Ke Huy Quan, “Everything Everywhere All at Once”

Will Win: Ke Huy Quan
Should Win: Brendan Gleeson (Jonathan), Barry Keoghan (Brady)
Should Have Been Nominated: Jovan Adepo, “Babylon” (Jonathan); Brad Pitt, “Babylon”

Brady: Quan is the biggest lock of the evening. Keoghan plays the part of the village fool in a way that is immensely endearing and uniquely hilarious. In a film full of wonderful performances, Keoghan is the standout. As for Pitt, I was not a fan of his 2020 win for “Once Upon A Time in Hollywood” because his performance felt like a stale caricature of his real-life persona. “Babylon” does not veer far from this persona, but it explores its depths in a manner that is so much smarter, engaging, and devastating.

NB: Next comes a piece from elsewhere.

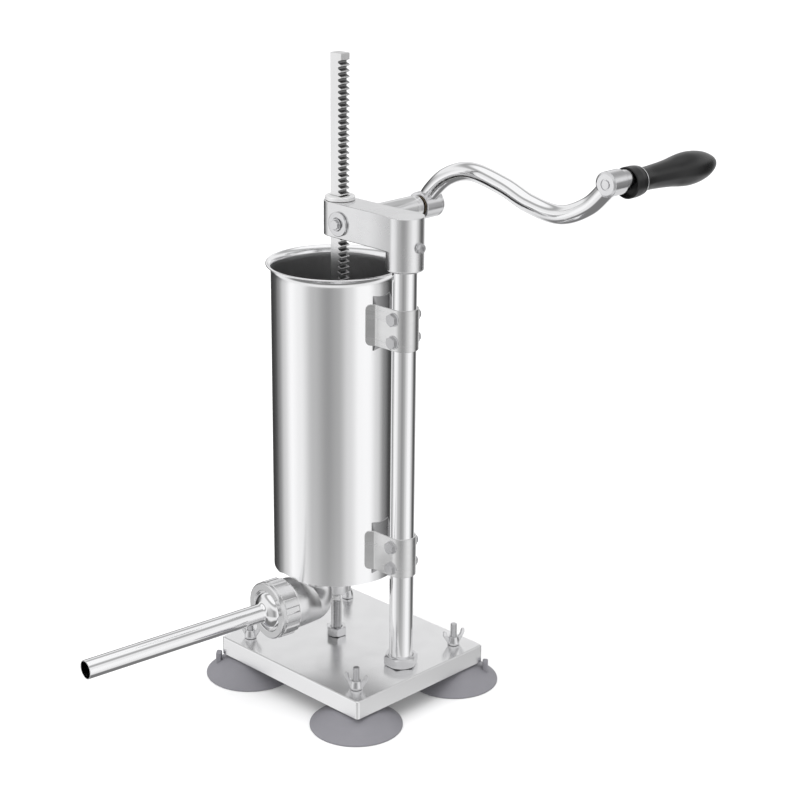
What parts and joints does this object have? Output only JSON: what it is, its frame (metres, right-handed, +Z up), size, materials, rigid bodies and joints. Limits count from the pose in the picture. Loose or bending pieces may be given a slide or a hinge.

The Oscars are notorious for awarding deserving actors too late, but with Pitt, they did it too early.

Jonathan: Gleeson is wonderfully moody. But Jovan Adepo, man. There’s this one shot in “Babylon'' where he’s just been made to put on blackface so that he won’t appear white in the black-and-white music film in which his character is starring; because if he appeared white, then the all-Black band would appear interracial, and if the all-Black band appeared interracial then the film couldn’t be screened in the South. The shot zooms in on him as he blows his trumpet through the cork, and there’s an intensity and a pride and a shame and an artistic seriousness coming from him that you just don’t forget. One reads and hears much about the humiliation of blackface, but I felt something new watching Adepo’s turn in “Babylon.” His whole performance is great; that scene alone should win him the Oscar.